Gather up the lines with the word "True" in them.

== Records for this task

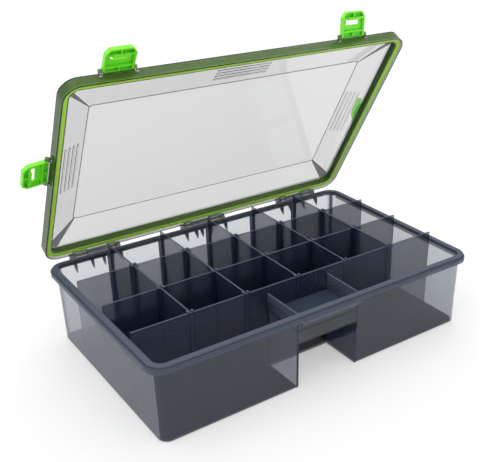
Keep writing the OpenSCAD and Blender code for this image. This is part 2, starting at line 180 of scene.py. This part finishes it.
@dataclass(frozen=True)
class RearWall:
    """The ribs on the tray's leaning rear wall, the hinges behind it and the lip round the rim.

    Ribs, hinges and lip say how cloudy each of them looks, and so how much painted shade they
    show.
    The ribs' places are in Y, as at the rim, from which the wall leans in down to its foot. The
    hinges begin at a place in Y. The lip begins at a height in Z, and counts as far back as its
    place in Y.
    """

    leans: float = 1.0 * MM
    height: float = 79.5 * MM
    ribs_from: float = 105.2 * MM
    ribs_to: float = 106.9 * MM
    ribs: float = 0.85
    hinges_from: float = 115.8 * MM
    hinges: float = 0.2
    lip_from: float = 73.0 * MM
    lip_to: float = 100.0 * MM
    lip: float = 0.6

    def shares(
        self, tree: bpy.types.NodeTree, side: float, front: float, up: float
    ) -> dict[str | int, bpy.types.NodeSocket]:
        """Add the shares of the faces that look along X, Y and Z, with those of ribs and hinges.

        Args:
            tree: The material's tree.
            side: How cloudy the other faces along X are.
            front: How cloudy the other faces along Y are.
            up: How cloudy the other faces along Z are.

        Returns:
            The three sockets.
        """
        place = add_node(tree, "ShaderNodeTexCoord")
        parts = add_node(tree, "ShaderNodeSeparateXYZ", links={"Vector": place.outputs["Object"]})
        straightened = add_node(
            tree,
            "ShaderNodeVectorMath",
            settings={"operation": "DOT_PRODUCT"},
            values={1: (0.0, 1.0, -self.leans / self.height)},
            links={0: place.outputs["Object"]},
        )
        depth = straightened.outputs["Value"]
        first = self.ribs_from - self.leans
        last = self.ribs_to - self.leans
        rib_faces = add_node(
            tree,
            "ShaderNodeMath",
            settings={"operation": "MULTIPLY"},
            links={
                0: step(tree, depth, first, 0.0, self.ribs),
                1: step(tree, depth, last, 1.0, 0.0),
            },
        )
        fronts = add_node(
            tree,
            "ShaderNodeMath",
            settings={"operation": "MAXIMUM"},
            values={1: front},
            links={0: rib_faces.outputs["Value"]},
        )
        return {
            "X": step(tree, depth, first, side, self.ribs),
            "Y": fronts.outputs["Value"],
            "Z": step(tree, parts.outputs["Y"], self.hinges_from, up, self.hinges),
        }

    def with_lip(
        self, tree: bpy.types.NodeTree, share: bpy.types.NodeSocket
    ) -> bpy.types.NodeSocket:
        """Add the lip's share, on the front and the sides of the rim.

        Args:
            tree: The material's tree.
            share: How cloudy each face is without it.

        Returns:
            The greater share's socket.
        """
        place = add_node(tree, "ShaderNodeTexCoord")
        parts = add_node(tree, "ShaderNodeSeparateXYZ", links={"Vector": place.outputs["Object"]})
        lip = add_node(
            tree,
            "ShaderNodeMath",
            settings={"operation": "MULTIPLY"},
            links={
                0: step(tree, parts.outputs["Z"], self.lip_from, 0.0, self.lip),
                1: step(tree, parts.outputs["Y"], self.lip_to, 1.0, 0.0),
            },
        )
        both = add_node(
            tree,
            "ShaderNodeMath",
            settings={"operation": "MAXIMUM"},
            links={0: share, 1: lip.outputs["Value"]},
        )
        return both.outputs["Value"]


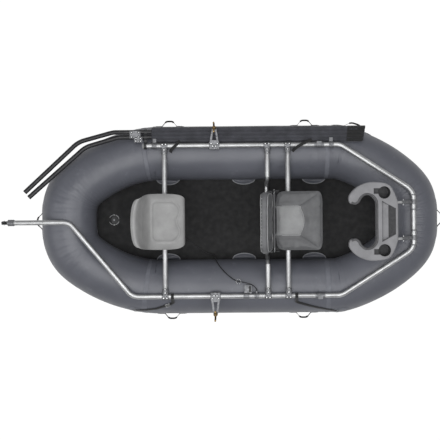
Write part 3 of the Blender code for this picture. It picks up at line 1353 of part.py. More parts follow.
def rope_route(coil):
    """The anchor rope from its eye, past the cleat and over the tube, along the floor."""
    exit_y = -RAIL_Y + RAIL_RADIUS + EYE_WALL + EYE_BOSS_REACH + GAP
    floor = rope_rest()
    lift = ROPE_RADIUS + ROPE_HULL_CLEARANCE
    over = [
        hull_surface(x, STARBOARD, turn, lift)[0]
        for x, turn in (
            (-0.030, math.radians(-17)), (-0.090, math.radians(-27)), (-0.145, math.radians(-42)),
            (-0.185, math.radians(-60)), (-0.205, math.radians(-80)),
        )
    ]
    onward = (coil[1] - coil[0]).normalized()
    lead = coil[0] - onward * 6 * ROPE_RADIUS
    points = [
        (EYE_X, exit_y, RAIL_Z), (EYE_X - 0.002, exit_y + 0.014, RAIL_Z), (0.112, -0.541, RAIL_Z + 0.006),
        (0.074, -0.522, RAIL_Z + 0.009), (0.030, -0.511, RAIL_Z + 0.0085), *over,
        (-0.212, -0.318, 0.205), (-0.224, -0.313, 0.150), (-0.252, -0.306, floor + 0.010),
        (-0.300, -0.288, floor + ROPE_CLEARANCE), (-0.360, -0.245, floor), (-0.430, -0.190, floor),
        (-0.510, -0.160, floor), lead, coil[0] - onward * 2 * ROPE_RADIUS, coil[0] - onward * GAP,
    ]
    return smooth_route(points, ROUTE_STEPS)


def make_rope():
    coil = coil_points()
    print("least gap in the coil, mm:", round(1000 * least_gap(coil, ROPE_RADIUS, COIL_TURN_POINTS // 2), 2))
    make_part("anchor_rope_coil", ROPE, wire(coil, ROPE_RADIUS, ROPE_SIDES))
    route = rope_route(coil)
    make_part("anchor_rope", ROPE, wire(route, ROPE_RADIUS, ROPE_SIDES))
    length = sum((end - start).length for start, end in zip(route, route[1:]))
    length += sum((end - start).length for start, end in zip(coil, coil[1:]))
    print("anchor rope, m:", round(length, 3))


def hull_at(arc):
    """The tube's centre and outward direction at a distance round it from the stern's middle."""
    line = half_centreline()
    total = sum((end - start).length for start, end in zip(line, line[1:]))
    side = 1
    if arc < 0:
        arc, side = -arc, -1
    if arc > total:
        arc, side = 2 * total - arc, -1
    outwards = mitres(line)
    for start, end, first, second in zip(line, line[1:], outwards, outwards[1:]):
        span = (end - start).length
        if arc <= span or end is line[-1]:
            break
        arc -= span
    centre = start.lerp(end, arc / span)
    outward = first.lerp(second, arc / span)
    centre.z = HULL_TUBE_RADIUS + kick(centre.x)
    return Vector((centre.x, side * centre.y, centre.z)), Vector((outward.x, side * outward.y, 0))


def hull_corners():
    """Distances round the tube from the stern's middle to its corners, both ways."""
    line = half_centreline()
    arcs = [0]
    for start, end in zip(line, line[1:]):
        arcs.append(arcs[-1] + (end - start).length)
    beyond = [2 * arcs[-1] - arc for arc in arcs[1:-1]]
    return [-arc for arc in arcs[1:]] + arcs + beyond


def arc_at_x(x):
    line = half_centreline()
    arc = 0
    for start, end in zip(line, line[1:]):
        if end.x > x:
            return arc + (end - start).length * (x - start.x) / (end.x - start.x)
        arc += (end - start).length
    return arc


def make_handle(name, arc, side=PORT):
    """A webbing loop whose flat ends are bonded to the hull's outer side."""
    base = HULL_TUBE_RADIUS + WEBBING_THICKNESS / 2 + GAP
    half = HANDLE_LENGTH / 2
    places = [half * step / HANDLE_STEPS for step in range(-HANDLE_STEPS, HANDLE_STEPS + 1)]
    places += [corner - arc for corner in hull_corners() if abs(corner - arc) < half]
    path = []
    for place in sorted(places):
        lift = math.cos(math.pi * place / HANDLE_GRIP) ** 2 if abs(place) < HANDLE_GRIP / 2 else 0
        centre, outward = hull_at(arc + place)
        spot = centre + outward * (base + lift * HANDLE_BOW)
        path.append((spot.x, side * spot.y))
    level = hull_at(arc)[0].z
    strip = ribbon(path, HANDLE_WIDTH, WEBBING_THICKNESS, Matrix.Translation((0, 0, level)))
    make_part(name, WEBBING, strip)


def make_handles():
    for name, (x, side) in SIDE_HANDLES.items():
        make_handle(name, arc_at_x(x), side)
    line = half_centreline()
    total = sum((end - start).length for start, end in zip(line, line[1:]))
    make_handle("handle_stern", 0)
    make_handle("handle_bow", total)


def strap_path(rail_x, hull_x, side, end_turn):
    """Points down the middle of a strap, over the rail and on to the hull, with their normals."""
    lift = WEBBING_THICKNESS / 2 + STRAP_CLEARANCE
    rays = []
    for step in range(STRAP_RAIL_STEPS + 1):
        turn = STRAP_RAIL_START + (STRAP_RAIL_END - STRAP_RAIL_START) * step / STRAP_RAIL_STEPS
        ray = Vector((0, side * math.sin(turn), math.cos(turn)))
        rays.append((Vector((0, side * RAIL_Y, RAIL_Z)) + ray * (RAIL_RADIUS + lift), ray))
    wrap = len(rays)
    count = wrap + STRAP_STEPS
    start_turn = math.atan2(RAIL_Y + STRAP_TOUCH_REACH - HULL_HALF, HULL_TUBE_RADIUS)
    path = []
    for step in range(count):
        x = rail_x + (hull_x - rail_x) * max(0, step - wrap) / (STRAP_STEPS - 1)
        if step < wrap:
            spot, ray = rays[step]
            path.append((Vector((x, spot.y, spot.z)), ray))
        else:
            turn = start_turn + (end_turn - start_turn) * (step - wrap) / (STRAP_STEPS - 1)
            path.append(hull_surface(x, side, turn, lift))
    return path


def strap_frames(path):
    """At each point: the point, its normal and the direction across the webbing."""
    frames = []
    for place, (spot, ray) in enumerate(path):
        before = path[max(0, place - 1)][0]
        after = path[min(len(path) - 1, place + 1)][0]
        across = ray.cross(after - before).normalized()
        frames.append((spot, ray, across))
    return frames


def make_strap(name, frames):
    shape = bmesh.new()
    rows = []
    for spot, ray, across in frames:
        wide = across * STRAP_WIDTH / 2
        thick = ray * WEBBING_THICKNESS / 2
        corners = ((wide, thick), (-wide, thick), (-wide, -thick), (wide, -thick))
        rows.append([shape.verts.new(spot + w + t) for w, t in corners])
    for start, end in zip(rows, rows[1:]):
        for corner in range(len(start)):
            following = (corner + 1) % len(start)
            shape.faces.new((start[corner], start[following], end[following], end[corner]))
    shape.faces.new(rows[0])
    shape.faces.new(reversed(rows[-1]))
    bmesh.ops.recalc_face_normals(shape, faces=shape.faces)
    make_part(name, WEBBING, from_bmesh(name, shape))


def make_straps():
    for name, (rail_x, hull_x, side, end_turn) in FRAME_STRAPS.items():
        frames = strap_frames(strap_path(rail_x, hull_x, side, end_turn))
        make_strap(name, frames)
        if name == "strap_starboard_stern":
            make_buckle(frames[int(len(frames) * BUCKLE_SHARE)])


def make_buckle(frame):
    """A cam buckle seated on the strap."""
    spot, ray, across = frame
    along = across.cross(ray)
    base = WEBBING_THICKNESS / 2 + 4 * GAP
    half = Vector((BUCKLE_LENGTH / 2, BUCKLE_WIDTH / 2, 0))
    body = block((-half.x, -half.y, base), (half.x, half.y, base + BUCKLE_HEIGHT), BUCKLE_HEIGHT / 4)
    turn = Matrix((along, across, ray)).transposed().to_4x4()
    body.data.transform(Matrix.Translation(spot) @ turn)
    make_part("strap_buckle", STEEL, body)


clear_scene()
RAFT = new_collection("fishing_raft")
TOOLS = new_collection("cutters")
TOOLS.hide_render = True
HULL_FABRIC = finish_of("coated hull fabric", "5e6068", 0.50)
FLOOR_FOAM = finish_of("black deck foam", "262626", 0.85)
ALUMINIUM = finish_of("clear anodised aluminium", "c6c7c8", 0.32, 1.0)
STEEL = finish_of("stainless steel", "b4b5b5", 0.30, 1.0)
BRASS = finish_of("bronze", "9a7d48", 0.35, 1.0)
RUBBER = finish_of("black rubber", "1c1c1d", 0.70)
BLACK_NYLON = finish_of("black nylon", "202021", 0.50)
DARK_PLASTIC = finish_of("dark moulded plastic", "2c2d2f", 0.50)
SEAT_PLASTIC = finish_of("light grey moulded plastic", "999999", 0.45)
SEAT_FABRIC = finish_of("grey vinyl seat cover", "68696b", 0.60)
BRACE_PLASTIC = finish_of("grey rotomoulded plastic", "848487", 0.50)
ROD_PLASTIC = finish_of("dark grey tube plastic", "3a3a3e", 0.45)
SLEEVE_FABRIC = finish_of("dark sleeve fabric", "3b3c42", 0.80)
ROPE = finish_of("black braided rope", "1e1e1f", 0.85)
WEBBING = finish_of("black webbing", "1d1d1e", 0.80)

make_hull()
make_floor()
make_floor_valve()
make_side_rails()
HOOP_Z = make_bow_hoop()
for hull_side in (PORT, STARBOARD):
    make_slip_joint(hull_side)
    make_oarlock_holder(hull_side)
    make_oarlock(hull_side)
make_crossbars()
make_anchor_head()
make_rower_seat_clamp(make_rower_seat())
make_front_seat()
make_front_seat_back()
make_lean_brace()
make_brace_posts(HOOP_Z)
make_rod_tubes()
make_rod_clamp()
make_rod_sleeve()
make_sleeve_hangers()
make_cleat()
make_rope_eye()
make_rope()
make_handles()
make_straps()
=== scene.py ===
# %% [markdown]
# # A two-seat inflatable fishing raft
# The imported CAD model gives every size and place. This script dresses it: the camera and the
# rope first, then the finishes, then each piece from the hull up to the seats.

# %% Load the frame
import json
import math

import bmesh
import bpy
import numpy as np
from mathutils import Matrix, Vector
from mathutils.bvhtree import BVHTree

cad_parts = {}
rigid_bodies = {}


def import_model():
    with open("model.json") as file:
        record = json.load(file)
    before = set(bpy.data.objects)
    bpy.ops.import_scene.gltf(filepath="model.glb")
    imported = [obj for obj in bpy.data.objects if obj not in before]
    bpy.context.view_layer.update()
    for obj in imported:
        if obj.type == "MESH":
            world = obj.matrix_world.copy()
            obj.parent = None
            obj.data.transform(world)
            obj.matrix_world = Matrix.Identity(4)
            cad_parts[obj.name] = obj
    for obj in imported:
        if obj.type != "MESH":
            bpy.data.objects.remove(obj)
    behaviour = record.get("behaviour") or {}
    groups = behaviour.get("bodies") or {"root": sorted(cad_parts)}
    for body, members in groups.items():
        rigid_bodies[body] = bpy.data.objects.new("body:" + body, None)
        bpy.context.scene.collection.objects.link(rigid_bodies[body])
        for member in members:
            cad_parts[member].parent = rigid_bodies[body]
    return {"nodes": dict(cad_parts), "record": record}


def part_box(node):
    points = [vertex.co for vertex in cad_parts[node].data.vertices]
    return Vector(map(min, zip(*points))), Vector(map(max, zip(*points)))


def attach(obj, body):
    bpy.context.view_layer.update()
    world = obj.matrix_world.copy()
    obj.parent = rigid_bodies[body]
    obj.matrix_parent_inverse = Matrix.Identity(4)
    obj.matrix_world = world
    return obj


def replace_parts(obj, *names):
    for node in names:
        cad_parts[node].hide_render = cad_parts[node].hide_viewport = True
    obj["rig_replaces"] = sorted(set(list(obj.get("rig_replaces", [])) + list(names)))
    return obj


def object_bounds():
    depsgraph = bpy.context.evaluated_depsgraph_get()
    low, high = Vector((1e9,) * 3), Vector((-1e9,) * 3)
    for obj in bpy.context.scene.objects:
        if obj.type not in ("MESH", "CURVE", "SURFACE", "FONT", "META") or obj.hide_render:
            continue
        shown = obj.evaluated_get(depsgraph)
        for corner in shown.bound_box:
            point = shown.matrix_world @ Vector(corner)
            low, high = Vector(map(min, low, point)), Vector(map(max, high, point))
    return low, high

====

▸ Solution to this problem
@dataclass(frozen=True)
TOOLS.hide_render = True
        cad_parts[node].hide_render = cad_parts[node].hide_viewport = True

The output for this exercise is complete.